(Records with modeling code)
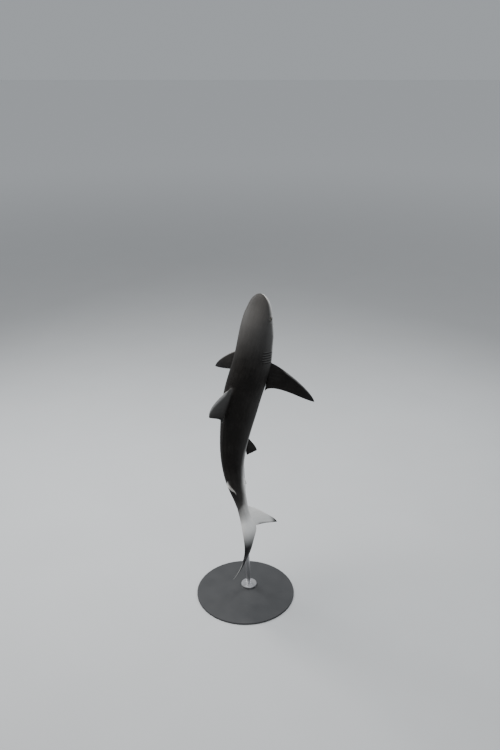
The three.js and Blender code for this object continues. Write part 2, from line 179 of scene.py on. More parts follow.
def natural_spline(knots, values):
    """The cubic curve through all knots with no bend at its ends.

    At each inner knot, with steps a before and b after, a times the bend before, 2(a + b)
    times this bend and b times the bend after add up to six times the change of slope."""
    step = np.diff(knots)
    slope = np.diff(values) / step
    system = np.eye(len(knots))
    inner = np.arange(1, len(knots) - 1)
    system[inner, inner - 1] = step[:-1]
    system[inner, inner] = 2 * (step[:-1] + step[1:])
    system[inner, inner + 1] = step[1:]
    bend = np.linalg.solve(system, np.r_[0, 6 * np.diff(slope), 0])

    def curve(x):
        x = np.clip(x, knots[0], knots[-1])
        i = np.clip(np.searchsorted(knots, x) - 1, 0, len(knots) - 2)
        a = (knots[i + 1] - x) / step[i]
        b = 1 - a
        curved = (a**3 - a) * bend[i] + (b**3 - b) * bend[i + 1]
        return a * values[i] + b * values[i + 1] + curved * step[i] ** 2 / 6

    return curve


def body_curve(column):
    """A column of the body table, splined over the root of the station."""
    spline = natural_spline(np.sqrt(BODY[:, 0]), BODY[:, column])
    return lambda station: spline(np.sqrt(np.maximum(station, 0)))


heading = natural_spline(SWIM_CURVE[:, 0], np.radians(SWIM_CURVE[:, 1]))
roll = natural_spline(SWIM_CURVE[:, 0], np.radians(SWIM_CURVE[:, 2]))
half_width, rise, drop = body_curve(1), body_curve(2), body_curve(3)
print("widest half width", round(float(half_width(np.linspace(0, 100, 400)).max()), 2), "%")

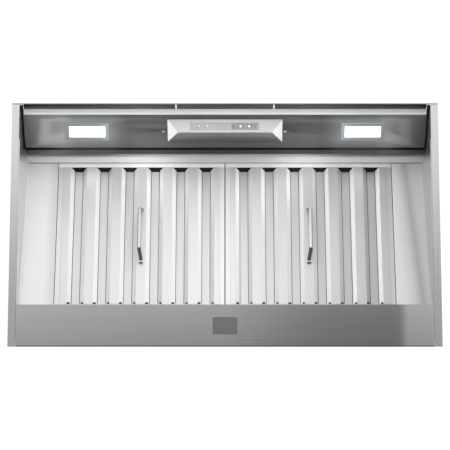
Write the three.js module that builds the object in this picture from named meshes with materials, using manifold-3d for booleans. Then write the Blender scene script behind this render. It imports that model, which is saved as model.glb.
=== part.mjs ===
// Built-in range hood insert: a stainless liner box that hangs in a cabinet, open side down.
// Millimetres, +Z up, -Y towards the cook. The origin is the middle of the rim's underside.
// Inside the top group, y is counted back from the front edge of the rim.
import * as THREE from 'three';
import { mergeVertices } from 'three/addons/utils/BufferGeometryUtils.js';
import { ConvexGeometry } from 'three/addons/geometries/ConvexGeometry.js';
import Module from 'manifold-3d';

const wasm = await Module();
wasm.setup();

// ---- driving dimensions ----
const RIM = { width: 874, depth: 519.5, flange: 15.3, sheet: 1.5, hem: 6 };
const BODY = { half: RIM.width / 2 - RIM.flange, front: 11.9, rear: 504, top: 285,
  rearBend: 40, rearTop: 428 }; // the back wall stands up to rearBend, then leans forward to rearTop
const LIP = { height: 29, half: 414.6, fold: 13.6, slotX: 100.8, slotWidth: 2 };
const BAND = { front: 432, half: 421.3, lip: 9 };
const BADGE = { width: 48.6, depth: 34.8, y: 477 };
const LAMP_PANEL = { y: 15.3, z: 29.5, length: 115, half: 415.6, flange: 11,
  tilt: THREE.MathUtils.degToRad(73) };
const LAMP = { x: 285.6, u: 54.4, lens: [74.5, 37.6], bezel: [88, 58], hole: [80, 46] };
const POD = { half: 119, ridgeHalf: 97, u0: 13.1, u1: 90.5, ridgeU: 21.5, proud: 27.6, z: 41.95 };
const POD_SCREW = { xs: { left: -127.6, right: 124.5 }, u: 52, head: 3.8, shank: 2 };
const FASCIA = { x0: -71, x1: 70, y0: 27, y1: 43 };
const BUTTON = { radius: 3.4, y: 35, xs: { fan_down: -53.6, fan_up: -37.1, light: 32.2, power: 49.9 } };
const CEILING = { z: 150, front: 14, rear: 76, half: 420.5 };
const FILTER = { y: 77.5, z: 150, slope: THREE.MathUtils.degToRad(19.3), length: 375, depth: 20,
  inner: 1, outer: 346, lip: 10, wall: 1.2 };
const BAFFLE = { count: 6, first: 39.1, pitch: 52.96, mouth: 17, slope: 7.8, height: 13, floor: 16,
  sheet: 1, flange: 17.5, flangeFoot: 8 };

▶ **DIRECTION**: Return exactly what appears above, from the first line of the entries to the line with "return lambda station: spline(np.sqrt(np.maximum(station, 0)))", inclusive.

▶ **RESPONSE FOR THIS EXERCISE**:
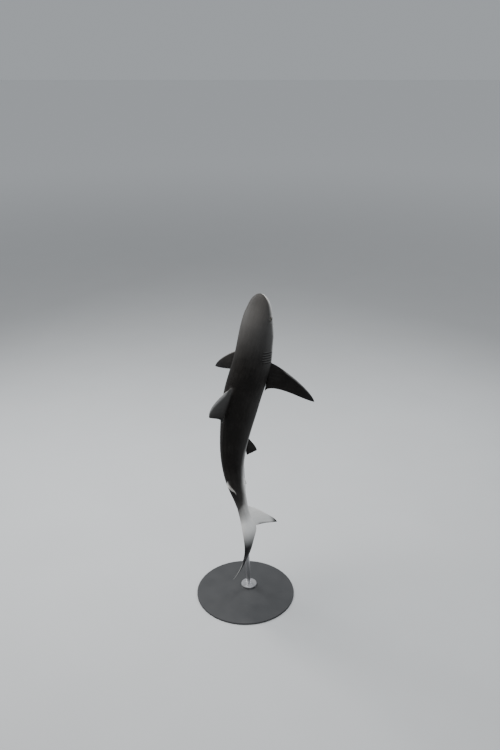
The three.js and Blender code for this object continues. Write part 2, from line 179 of scene.py on. More parts follow.
def natural_spline(knots, values):
    """The cubic curve through all knots with no bend at its ends.

    At each inner knot, with steps a before and b after, a times the bend before, 2(a + b)
    times this bend and b times the bend after add up to six times the change of slope."""
    step = np.diff(knots)
    slope = np.diff(values) / step
    system = np.eye(len(knots))
    inner = np.arange(1, len(knots) - 1)
    system[inner, inner - 1] = step[:-1]
    system[inner, inner] = 2 * (step[:-1] + step[1:])
    system[inner, inner + 1] = step[1:]
    bend = np.linalg.solve(system, np.r_[0, 6 * np.diff(slope), 0])

    def curve(x):
        x = np.clip(x, knots[0], knots[-1])
        i = np.clip(np.searchsorted(knots, x) - 1, 0, len(knots) - 2)
        a = (knots[i + 1] - x) / step[i]
        b = 1 - a
        curved = (a**3 - a) * bend[i] + (b**3 - b) * bend[i + 1]
        return a * values[i] + b * values[i + 1] + curved * step[i] ** 2 / 6

    return curve


def body_curve(column):
    """A column of the body table, splined over the root of the station."""
    spline = natural_spline(np.sqrt(BODY[:, 0]), BODY[:, column])
    return lambda station: spline(np.sqrt(np.maximum(station, 0)))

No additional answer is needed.